The opinion of the court was delivered by: SHADUR
MILTON J. SHADUR, UNITED STATES DISTRICT JUDGE.
Kenneth Wallendorf ("Wallendorf") has just transmitted two letters to this Court seeking relief from the sentence previously imposed on him (attached Ex. 1, a letter dated April 21, 1990 and received April 25, and Ex. 2, a letter dated May 2 and received May 7). Because Fed. R. Crim. P. ("Rule") 35(b) is not applicable in this situation,
both transmittals will be treated as motions for relief under 28 U.S.C. § 2255 ("Section 2255"

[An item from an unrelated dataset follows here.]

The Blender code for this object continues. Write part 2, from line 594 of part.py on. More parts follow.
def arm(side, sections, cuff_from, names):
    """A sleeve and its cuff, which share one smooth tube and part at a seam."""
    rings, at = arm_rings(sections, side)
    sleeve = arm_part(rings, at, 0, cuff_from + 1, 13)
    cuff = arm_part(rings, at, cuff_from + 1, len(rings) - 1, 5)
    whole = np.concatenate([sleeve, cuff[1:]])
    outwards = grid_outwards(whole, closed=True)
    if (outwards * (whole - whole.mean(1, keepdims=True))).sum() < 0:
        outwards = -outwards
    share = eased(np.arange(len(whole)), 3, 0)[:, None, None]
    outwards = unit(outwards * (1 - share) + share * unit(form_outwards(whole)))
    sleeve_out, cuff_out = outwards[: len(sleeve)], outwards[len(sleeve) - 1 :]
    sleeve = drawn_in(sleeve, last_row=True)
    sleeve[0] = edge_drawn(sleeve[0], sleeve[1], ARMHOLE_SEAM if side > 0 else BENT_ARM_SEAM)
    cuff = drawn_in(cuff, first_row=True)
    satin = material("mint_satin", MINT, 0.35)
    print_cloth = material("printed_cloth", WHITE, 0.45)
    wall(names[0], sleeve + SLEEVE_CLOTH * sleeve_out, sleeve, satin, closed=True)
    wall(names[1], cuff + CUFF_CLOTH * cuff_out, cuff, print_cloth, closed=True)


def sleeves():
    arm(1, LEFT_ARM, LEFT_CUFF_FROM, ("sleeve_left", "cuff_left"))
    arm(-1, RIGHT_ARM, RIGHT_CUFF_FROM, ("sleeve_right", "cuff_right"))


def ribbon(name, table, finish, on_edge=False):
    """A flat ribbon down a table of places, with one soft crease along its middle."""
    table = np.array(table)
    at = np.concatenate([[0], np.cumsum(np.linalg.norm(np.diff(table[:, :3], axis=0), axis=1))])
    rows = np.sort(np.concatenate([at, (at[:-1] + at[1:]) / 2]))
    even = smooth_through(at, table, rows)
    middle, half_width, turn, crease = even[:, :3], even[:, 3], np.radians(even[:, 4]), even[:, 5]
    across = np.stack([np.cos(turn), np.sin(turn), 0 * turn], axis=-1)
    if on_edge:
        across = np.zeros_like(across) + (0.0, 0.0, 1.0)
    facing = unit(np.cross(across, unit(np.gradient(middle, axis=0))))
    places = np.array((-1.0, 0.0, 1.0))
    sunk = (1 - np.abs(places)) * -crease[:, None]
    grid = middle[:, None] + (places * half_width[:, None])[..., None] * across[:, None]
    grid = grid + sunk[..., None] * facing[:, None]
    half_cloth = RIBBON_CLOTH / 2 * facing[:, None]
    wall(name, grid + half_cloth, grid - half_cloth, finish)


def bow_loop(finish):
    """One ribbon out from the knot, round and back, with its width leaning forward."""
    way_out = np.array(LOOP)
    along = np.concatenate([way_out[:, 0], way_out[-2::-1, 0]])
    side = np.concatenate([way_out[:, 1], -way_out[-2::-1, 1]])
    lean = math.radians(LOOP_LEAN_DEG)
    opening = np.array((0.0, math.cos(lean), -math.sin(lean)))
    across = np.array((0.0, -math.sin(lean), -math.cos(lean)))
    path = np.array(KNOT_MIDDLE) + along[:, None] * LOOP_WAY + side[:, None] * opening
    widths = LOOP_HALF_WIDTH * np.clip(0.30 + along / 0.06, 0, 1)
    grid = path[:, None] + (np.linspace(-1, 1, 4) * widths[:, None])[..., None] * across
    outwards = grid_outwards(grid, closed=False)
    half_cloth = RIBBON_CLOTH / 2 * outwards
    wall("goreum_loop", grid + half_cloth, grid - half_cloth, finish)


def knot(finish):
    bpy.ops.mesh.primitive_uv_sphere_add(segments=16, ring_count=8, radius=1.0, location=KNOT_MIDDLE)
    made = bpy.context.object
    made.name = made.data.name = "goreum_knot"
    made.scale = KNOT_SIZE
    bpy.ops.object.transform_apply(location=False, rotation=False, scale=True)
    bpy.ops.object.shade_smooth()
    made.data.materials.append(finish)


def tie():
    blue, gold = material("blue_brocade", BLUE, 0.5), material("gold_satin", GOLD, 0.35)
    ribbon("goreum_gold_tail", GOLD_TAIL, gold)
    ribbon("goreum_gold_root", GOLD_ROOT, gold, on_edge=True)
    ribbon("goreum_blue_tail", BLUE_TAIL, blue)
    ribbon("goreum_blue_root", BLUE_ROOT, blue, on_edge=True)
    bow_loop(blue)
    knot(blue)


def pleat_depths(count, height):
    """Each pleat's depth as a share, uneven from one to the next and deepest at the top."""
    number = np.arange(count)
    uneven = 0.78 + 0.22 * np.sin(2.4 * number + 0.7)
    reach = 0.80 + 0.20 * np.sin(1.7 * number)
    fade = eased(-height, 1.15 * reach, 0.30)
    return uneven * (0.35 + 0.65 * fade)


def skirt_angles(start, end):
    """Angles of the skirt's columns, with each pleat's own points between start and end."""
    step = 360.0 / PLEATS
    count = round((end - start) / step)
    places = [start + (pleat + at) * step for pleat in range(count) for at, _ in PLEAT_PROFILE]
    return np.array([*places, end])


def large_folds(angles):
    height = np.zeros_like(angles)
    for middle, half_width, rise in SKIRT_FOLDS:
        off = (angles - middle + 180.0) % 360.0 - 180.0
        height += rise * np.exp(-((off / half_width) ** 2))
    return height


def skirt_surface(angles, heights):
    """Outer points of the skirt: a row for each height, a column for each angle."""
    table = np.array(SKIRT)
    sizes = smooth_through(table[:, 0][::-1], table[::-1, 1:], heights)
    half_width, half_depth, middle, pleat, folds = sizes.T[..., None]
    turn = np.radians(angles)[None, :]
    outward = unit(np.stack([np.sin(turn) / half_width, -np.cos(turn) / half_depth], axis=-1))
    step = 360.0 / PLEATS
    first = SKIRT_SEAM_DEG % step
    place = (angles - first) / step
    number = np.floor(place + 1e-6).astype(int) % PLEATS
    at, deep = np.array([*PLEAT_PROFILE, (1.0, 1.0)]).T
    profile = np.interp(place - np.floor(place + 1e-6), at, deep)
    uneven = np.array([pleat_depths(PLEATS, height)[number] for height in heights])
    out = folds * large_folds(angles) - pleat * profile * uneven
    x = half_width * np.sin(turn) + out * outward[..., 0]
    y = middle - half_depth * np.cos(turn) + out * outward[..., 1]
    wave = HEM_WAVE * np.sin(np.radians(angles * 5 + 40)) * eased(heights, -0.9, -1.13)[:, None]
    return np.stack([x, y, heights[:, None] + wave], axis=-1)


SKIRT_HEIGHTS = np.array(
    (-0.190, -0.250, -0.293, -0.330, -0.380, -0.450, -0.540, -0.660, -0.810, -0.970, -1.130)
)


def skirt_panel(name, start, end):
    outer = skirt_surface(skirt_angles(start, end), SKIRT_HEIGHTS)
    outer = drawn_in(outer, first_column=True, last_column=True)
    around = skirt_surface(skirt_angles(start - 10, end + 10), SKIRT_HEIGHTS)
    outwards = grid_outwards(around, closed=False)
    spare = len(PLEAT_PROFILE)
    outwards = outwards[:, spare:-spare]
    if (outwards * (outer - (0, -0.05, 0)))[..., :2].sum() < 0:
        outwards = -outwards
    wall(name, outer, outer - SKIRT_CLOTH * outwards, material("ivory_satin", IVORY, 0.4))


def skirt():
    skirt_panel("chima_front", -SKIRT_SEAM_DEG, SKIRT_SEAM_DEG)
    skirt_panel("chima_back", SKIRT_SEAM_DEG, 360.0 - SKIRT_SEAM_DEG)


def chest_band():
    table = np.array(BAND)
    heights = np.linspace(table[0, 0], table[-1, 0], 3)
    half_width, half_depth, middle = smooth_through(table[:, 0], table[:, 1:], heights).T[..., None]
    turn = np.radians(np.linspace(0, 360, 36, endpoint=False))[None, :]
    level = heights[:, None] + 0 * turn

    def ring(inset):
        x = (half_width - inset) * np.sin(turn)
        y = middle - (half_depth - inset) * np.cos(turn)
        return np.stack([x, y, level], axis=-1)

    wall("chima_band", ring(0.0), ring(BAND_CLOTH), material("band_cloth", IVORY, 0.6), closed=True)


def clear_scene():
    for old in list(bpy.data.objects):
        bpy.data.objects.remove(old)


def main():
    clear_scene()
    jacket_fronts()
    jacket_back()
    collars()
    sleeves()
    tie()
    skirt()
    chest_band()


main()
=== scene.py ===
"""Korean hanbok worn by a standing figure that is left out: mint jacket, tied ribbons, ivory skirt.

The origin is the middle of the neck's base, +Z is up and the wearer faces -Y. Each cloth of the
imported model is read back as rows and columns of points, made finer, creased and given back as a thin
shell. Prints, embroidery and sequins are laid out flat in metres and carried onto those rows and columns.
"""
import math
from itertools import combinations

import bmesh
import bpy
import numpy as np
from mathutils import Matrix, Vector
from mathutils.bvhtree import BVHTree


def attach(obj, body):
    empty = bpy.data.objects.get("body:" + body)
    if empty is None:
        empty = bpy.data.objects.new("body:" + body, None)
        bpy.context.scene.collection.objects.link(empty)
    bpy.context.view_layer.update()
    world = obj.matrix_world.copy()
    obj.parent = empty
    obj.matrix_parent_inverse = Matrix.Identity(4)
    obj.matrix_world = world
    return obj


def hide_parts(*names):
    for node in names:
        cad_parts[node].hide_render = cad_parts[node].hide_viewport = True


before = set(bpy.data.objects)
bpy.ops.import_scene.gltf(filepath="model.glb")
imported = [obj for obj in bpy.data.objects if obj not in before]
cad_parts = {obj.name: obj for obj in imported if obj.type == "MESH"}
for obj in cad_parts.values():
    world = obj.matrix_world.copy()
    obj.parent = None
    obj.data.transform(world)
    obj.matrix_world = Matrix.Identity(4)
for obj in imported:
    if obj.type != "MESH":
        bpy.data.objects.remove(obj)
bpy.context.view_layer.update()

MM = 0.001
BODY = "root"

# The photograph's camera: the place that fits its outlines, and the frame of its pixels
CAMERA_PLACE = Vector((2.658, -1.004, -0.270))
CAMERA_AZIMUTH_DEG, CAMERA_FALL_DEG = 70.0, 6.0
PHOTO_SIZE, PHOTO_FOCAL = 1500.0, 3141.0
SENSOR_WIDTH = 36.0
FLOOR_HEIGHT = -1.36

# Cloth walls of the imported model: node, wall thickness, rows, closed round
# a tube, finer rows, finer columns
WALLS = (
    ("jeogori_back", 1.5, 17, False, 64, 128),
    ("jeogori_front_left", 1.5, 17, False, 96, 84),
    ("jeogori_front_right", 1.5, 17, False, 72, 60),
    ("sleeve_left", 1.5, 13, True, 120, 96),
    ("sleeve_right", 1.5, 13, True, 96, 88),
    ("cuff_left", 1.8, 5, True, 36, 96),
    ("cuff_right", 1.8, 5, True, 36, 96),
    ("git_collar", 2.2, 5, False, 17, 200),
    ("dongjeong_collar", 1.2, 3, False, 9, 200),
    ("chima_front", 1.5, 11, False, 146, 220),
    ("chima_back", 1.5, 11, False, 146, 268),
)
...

In Ex. 1 Wallendorf moves to vacate or set aside the three-year supervised release term imposed by this Court to follow the custodial portion of the three-year sentence that Wallendorf is now serving in the custody of the Attorney General. Wallendorf seeks that relief because the only charge to which he pleaded guilty was one of conspiracy under 21 U.S.C. § 846 ("Section 846").
To return to the substance of Wallendorf's motion, he has made a quite understandable mistake in his now-stated belief that supervised release was not a proper component of a sentence for violation of the Section 846 conspiracy statute. Bifulco v. United States, 447 U.S. 381, 65 L. Ed. 2d 205, 100 S. Ct. 2247 (1980) held that no "special parole term" (the statutory predecessor to supervised release) could be imposed under Section 846, even though such a sentence component was entirely appropriate for violation of the substantive offense defined in 21 U.S.C. § 841(a) ("Section 841(a)"). And as our Court of Appeals has just said in United States v. McNeese, 901 F.2d 585, 602, 1990 U.S. App. LEXIS 7055 (7th Cir. 1990) (footnote and citation omitted):
Thereafter, courts routinely vacated terms of special parole and mandatory minimum penalties from the sentences of defendants convicted specifically on a § 846 conspiracy count.

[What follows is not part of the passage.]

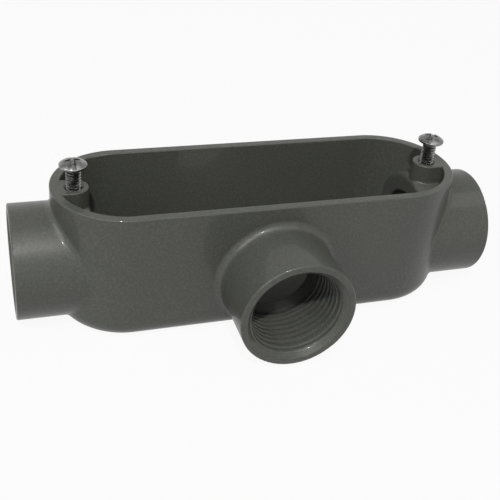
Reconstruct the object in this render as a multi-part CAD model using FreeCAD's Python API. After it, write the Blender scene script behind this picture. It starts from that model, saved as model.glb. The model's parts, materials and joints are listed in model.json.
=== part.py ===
"""Threaded conduit body, T form: one aluminium casting and its two cover screws.

The frame's origin is the centre of the flat bottom, on the plane that it stands on.
+X runs along the two end hubs, -Y points out of the branch hub and +Z out of the open top.
Sizes are in millimetres.
"""
import FreeCAD
import Part

import math
import os

from FreeCAD import Vector

# --- Hubs -------------------------------------------------------------------------------
THREAD_ROOT_RADIUS = 13.2   # plain bore, at the root of a 3/4-14 pipe thread
THREAD_DEPTH = 16.0         # from the hub's face to the shoulder behind the thread
MOUTH_FLARE = 0.65          # how much wider the mouth is than the bore, on the radius
MOUTH_DEPTH = 2.6           # length of the cone that leads into the thread
THROAT_STEP = 2.8           # how far the bushing's throat stands inside the bore's wall
THROAT_EDGE_RADIUS = 0.8    # rounding that wires are pulled over
HUB_WALL = 2.4              # metal around the thread's root
HUB_LIFT = 1.0              # gap between the hubs and the plane the body stands on
END_HUB_LENGTH = 10.65      # how far an end hub stands out of the box
BRANCH_HUB_LENGTH = 18.1    # how far the branch hub stands out of the long wall
END_HUB_DEPTH = 21.0        # from an end hub's face to the inner end of its collar
HUB_EDGE_RADIUS = 0.5       # outer edge of each hub's face
HUB_FILLET_RADIUS = 2.0     # where a hub leaves the box
COLLAR_STEP = 0.8           # how much wider a collar, inside the box, is than its hub
COLLAR_EDGE_RADIUS = 1.9    # outer edge of a collar's face
LAND_RISE = 5.7             # from the hubs' axis to the land that joins a collar to the walls

# --- Box --------------------------------------------------------------------------------
STRAIGHT_HALF = 38.1        # half the straight stretch between the round ends
SHOULDER = 3.75             # how much wider the box is than a hub, each side
HEADROOM = 5.9              # from the top of the hubs to the rim
RIM_WALL = 2.5
FLOOR_THICKNESS = 2.8
DRAFT_DEG = 0.5             # every wall leans this much, so that the casting leaves its die
BOTTOM_EDGE_RADIUS = 6.2
INNER_EDGE_RADIUS = 3.6     # between the floor and the walls, inside
RIM_EDGE_RADIUS = 0.35

# --- Screws and their bosses ------------------------------------------------------------
SCREW_RADIUS = 2.083        # number 8 screw, over its thread
SCREW_CLEARANCE = 0.05
SCREW_LENGTH = 9.5          # under the head
SCREW_TIP_CHAMFER = 0.45
HEAD_RADIUS = 3.62
HEAD_EDGE_HEIGHT = 0.6
HEAD_DOME_HEIGHT = 1.4
HEAD_EDGE_RADIUS = 0.25
SLOT_WIDTH = 1.15
SLOT_DEPTH = 1.0
CROSS_WIDTH = 0.95          # width of each wing of the cross recess
CROSS_SPAN_TOP = 4.3
CROSS_SPAN_BOTTOM = 1.5
CROSS_DEPTH = 1.7
LEFT_STAND = 5.9            # the underside of the left head stands this far above the rim
RIGHT_STAND = 6.5
LEFT_SLOT_DEG = 90.0
RIGHT_SLOT_DEG = 35.0
BOSS_WALL = 1.8             # metal around the tapped hole
BOSS_FILLET_RADIUS = 0.6    # where a boss stands on its collar
SCREW_INSET = 6.15          # from the outside of the box's round end to the screw's axis
HOLE_FLARE = 0.5            # countersink at the mouth of the tapped hole, on the radius
WEB_UNDER_HOLE = 1.0        # metal left between the tapped hole and the hub's thread

# --- Worked out from the values above -----------------------------------------------------
DRAFT = math.tan(math.radians(DRAFT_DEG))
HUB_RADIUS = THREAD_ROOT_RADIUS + HUB_WALL
MOUTH_RADIUS = THREAD_ROOT_RADIUS + MOUTH_FLARE
THROAT_RADIUS = THREAD_ROOT_RADIUS - THROAT_STEP
COLLAR_RADIUS = HUB_RADIUS + COLLAR_STEP
AXIS_HEIGHT = HUB_LIFT + HUB_RADIUS
BOX_HALF_WIDTH = HUB_RADIUS + SHOULDER
BOX_HEIGHT = AXIS_HEIGHT + HUB_RADIUS + HEADROOM
CAVITY_HALF_WIDTH = BOX_HALF_WIDTH - RIM_WALL
END_REACH = STRAIGHT_HALF + BOX_HALF_WIDTH + END_HUB_LENGTH
BRANCH_REACH = BOX_HALF_WIDTH + BRANCH_HUB_LENGTH
COLLAR_FACE = END_REACH - END_HUB_DEPTH
HOLE_RADIUS = SCREW_RADIUS + SCREW_CLEARANCE
BOSS_RADIUS = HOLE_RADIUS + BOSS_WALL
SCREW_OFFSET = STRAIGHT_HALF + BOX_HALF_WIDTH - SCREW_INSET
HOLE_BOTTOM = AXIS_HEIGHT + THREAD_ROOT_RADIUS + WEB_UNDER_HOLE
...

Indeed, McNeese, id. at 602 n. 8 also gives examples of cases that for the same reason have vacated supervised release terms erroneously imposed for Section 846 violations.
To see the error in Wallendorf's understanding, it is necessary to give careful consideration to the relevant statutes here in terms of the specific dates involved. In the Anti-Drug Abuse Act of 1988, Pub.L. No. 100-690, Title VI, § 6470(a), 102 Stat. 4181, 4312, 4377 (1988) Congress amended Section 846 (making explicit reference to Bifulco) so as to make the mandatory minimum sentences and special parole terms under Section 841(a) applicable under Section 846 as well (see McNeese, 901 F.2d at 602 n.6, 603). That amendment could not of course apply to Wallendorf's offense committed in November 1987 (because of obvious ex post facto implications). But before enacting that amendment to Section 846, Congress had already amended Section 3583(a) -- effective as to all offenses committed after November 1, 1987 -- to permit the inclusion of a term of supervised release after imprisonment as to every felony or misdemeanor. By definition that included Section 846 conspiracy charges, in the same way that it included any other criminal offense.

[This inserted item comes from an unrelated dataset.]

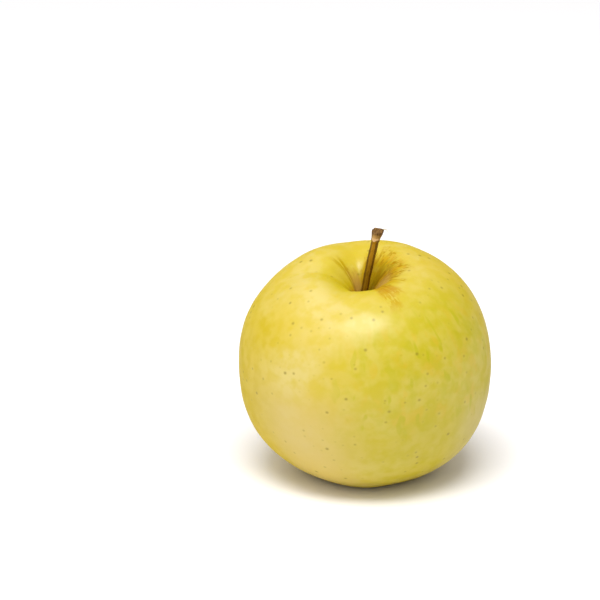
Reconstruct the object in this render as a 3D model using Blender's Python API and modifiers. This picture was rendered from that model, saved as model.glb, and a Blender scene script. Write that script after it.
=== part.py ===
"""A whole yellow dessert apple: the fruit, its woody stalk and the dried calyx at its eye.

The fruit is a turned body with a bowl at the stalk end and a basin at the eye. Five soft ribs run down
it and end in five low bumps round the eye, which are the feet it stands on. Its core isn't straight, so
the stalk end leans to the front and a little to the left. Metres, +Z up, with the origin on the floor
under the middle of the fruit. The front is -Y.
"""

import math

import bmesh
import bpy
import numpy as np
from mathutils import Vector

# Body: the turned form before ribs and lean, with its widest level at height 0
WIDEST_RADIUS = 0.0372
UPPER_HEIGHT = 0.0364
LOWER_HEIGHT = 0.0344
UPPER_ROUNDING = (0.865, 0.92)  # powers of the cosine and the sine: 1 and 1 is an ellipse, less is squarer
LOWER_ROUNDING = (0.945, 0.867)
TAPER = 0.044  # how much wider the shoulders are than the base, as a share of the radius

# Bowl round the stalk, with a narrow throat at its bottom
BOWL_DEPTH = 0.0130
BOWL_RADIUS = 0.0080
BOWL_POWER = 1.35
THROAT_DEPTH = 0.0040
THROAT_RADIUS = 0.0026
THROAT_POWER = 1.6

# Basin round the eye
BASIN_DEPTH = 0.0110
BASIN_RADIUS = 0.0095

# Five ribs: they swell the sides, fold the shoulders and end in the bumps of the base
RIBS = 5
RIB_TURN = math.radians(-98)
RIB_SWELL = 0.009
SIDE_SHARE = 0.5  # share of the swell that the ribs have at the widest level
BASE_SHARE = 1.5  # what the base adds to it
SWELL_POWER = 1.5
SHOULDER_FOLD = 0.0009
SHOULDER_RADIUS = 0.015
SHOULDER_SPREAD = 0.009
FOLD_TURN = math.radians(-82)  # the folds lie a little round from the ribs, which twist on their way up
FOLD_SIDE = math.radians(170)  # the side where the folds are deepest
FOLD_UNEVEN = 0.5
FOLD_SOFTNESS = 0.03
FOLD_MEAN = 0.62
BUMP_HEIGHT = 0.0008
BUMP_RADIUS = 0.0125
BUMP_SPREAD = 0.0056

# One shoulder stands a little higher than the other
HIGH_SHOULDER = 0.024  # rise for each metre out from the core
HIGH_SHOULDER_TURN = math.radians(10)

# Lean of the core, from none at the base to all of it at the stalk end
LEAN_TO_FRONT = math.radians(12.8)
LEAN_TO_LEFT = math.radians(2.5)

# Sway of the core: how far to the right of the widest level the bottom of the fruit has grown
BASE_SWAY = 0.0009

# Flat spots worn by standing: this much of each bump is taken off
FOOT_CUT = 0.00035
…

This Court's search of the relevant authority discloses only one case treating with this specific problem: United States v. Guilmartin, 727 F. Supp. 134 (S.D.N.Y. 1989).
Chief Judge Brieant's opinion in that case reaches the identical result expressed here on precisely the same reasoning, and that opinion should be referred to for a more expansive discussion of what this Court has just set out in abbreviated form. Accordingly the first element of Wallendorf's motion must be and is denied, for the supervised release portion of his sentence was properly imposed under the law that applied to his offense at the time he committed it.
As for Wallendorf's second motion (Ex. 2), it stems from another misunderstanding on his part -- a somewhat different one -- as to the terms of his sentence. Because that sentence was imposed under the new sentencing regime established by the sentencing guidelines and the revised underlying statutory structure, there is no provision for parole applicable to Wallendorf's sentence. It is for the Bureau of Prisons and not for this Court to determine the length of time that Wallendorf must actually spend in custody under the agreed-upon three-year sentence specified in his plea agreement, implemented by this Court's sentence approving that plea agreement. Accordingly this Court may not provide any relief on the second branch of Wallendorf's current request.
Wallendorf has demonstrated a degree of misunderstanding that is hardly surprising, given the sequence of statutory changes and the different effective dates that must be looked at. What is clear is that this Court is not in a position to afford Wallendorf relief in either respect he now seeks, and both his current motions are denied.
Would you please except this letter as a motion to vacate or set aside my three years supervised release.
My case number is 87 CR 939 - 4. I pleaded guilty to count one of the the indictment; title 21 USC 846 conspiracy. There is nothing under the conspiracy laws that allows for supervised release after a term of imprisonment.